A former JetBlue flight attendant accused of cursing out a passenger and sliding down an emergency exit chute at a New York airport will get a mental-health evaluation as part of a possible plea deal, lawyers in his case agreed Tuesday.

Steven Slater appeared Tuesday morning in a New York City courtroom for a brief, routine hearing on charges of criminal mischief, reckless endangerment and trespassing.

Former JetBlue flight attendant Steven Slater, right, arrives with lawyer David Horwitz at a New York City court on Tuesday for a hearing on criminal mischief charges.Former JetBlue flight attendant Steven Slater, right, arrives with lawyer David Horwitz at a New York City court on Tuesday for a hearing on criminal mischief charges. (Mary Altaffer/Associated Press)

Queens District Attorney Richard A. Brown said Slater's willingness to be evaluated shows he's taking the charges more seriously than he had in the past.

Brown, speaking to reporters after the hearing, said it would behoove the public to take the Aug. 9 incident more seriously, noting the slide cost $25,000 to repair and the plane had to be taken out of service afterward, causing passenger delays.

"It's no laughing matter," he said.

Slater had spoken out after the incident, as his public opinion swelled and hundreds of thousands of fans online cheered him for standing up to the inhospitable world of airline travel.

Slater's lawyer, Daniel J. Horwitz, said his client was taking the matter very seriously and said he had been under tremendous pressure because of his terminally ill mother, recently deceased father and health problems of his own. (Slater is HIV positive.)

He said he was hoping prosecutors would take into account Slater's "long-standing and well-regarded reputation in the industry."
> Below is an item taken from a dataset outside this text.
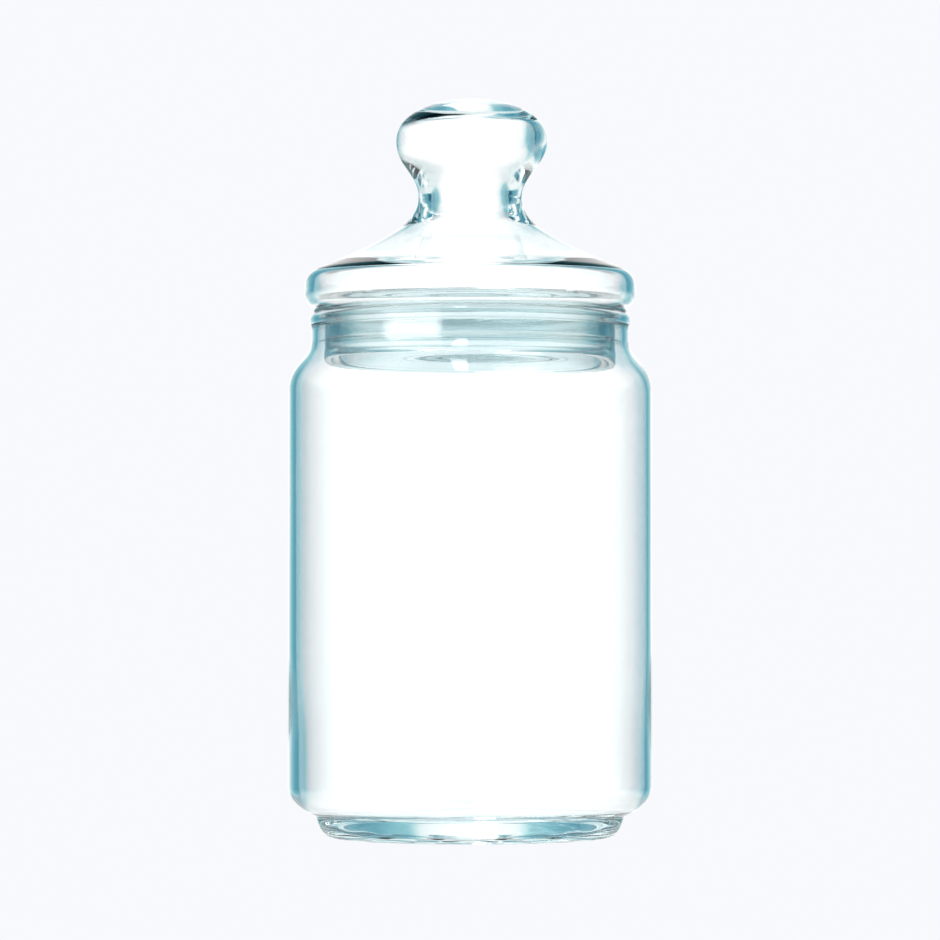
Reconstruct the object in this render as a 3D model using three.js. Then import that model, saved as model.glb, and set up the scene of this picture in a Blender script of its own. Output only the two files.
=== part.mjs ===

Horwitz said he hopes they can come to an agreement that resolves the case, but he wouldn't specify what he was looking for. Brown said if Slater is admitted for alternative sentencing, he could undergo a treatment program lasting weeks, but he said it depended on the outcome of the evaluation and he's not ruling out the possibilty of jail time.

Slater's future unclear

Slater, his head held high, left the court without speaking to the swell of reporters surrounding him. His publicist, Howard Bragman, and lawyer said he's in good spirits and has spent the past few weeks in California with his ailing mother.

Slater resigned from JetBlue last week after about three years there; JetBlue said only that he was no longer an employee. Slater has spent nearly 20 years in the airline industry, but it's not clear what he's going to do now.

"Right now we want to get past the criminal issues. Then we'll worry about the future," Bragman said. "Obviously he will be unemployed until all this is resolved."

JetBlue suspended Slater after the incident. It told employees in a memo that press coverage was not taking into account how much harm can be caused by emergency slides, which are deployed with a potentially deadly amount of force.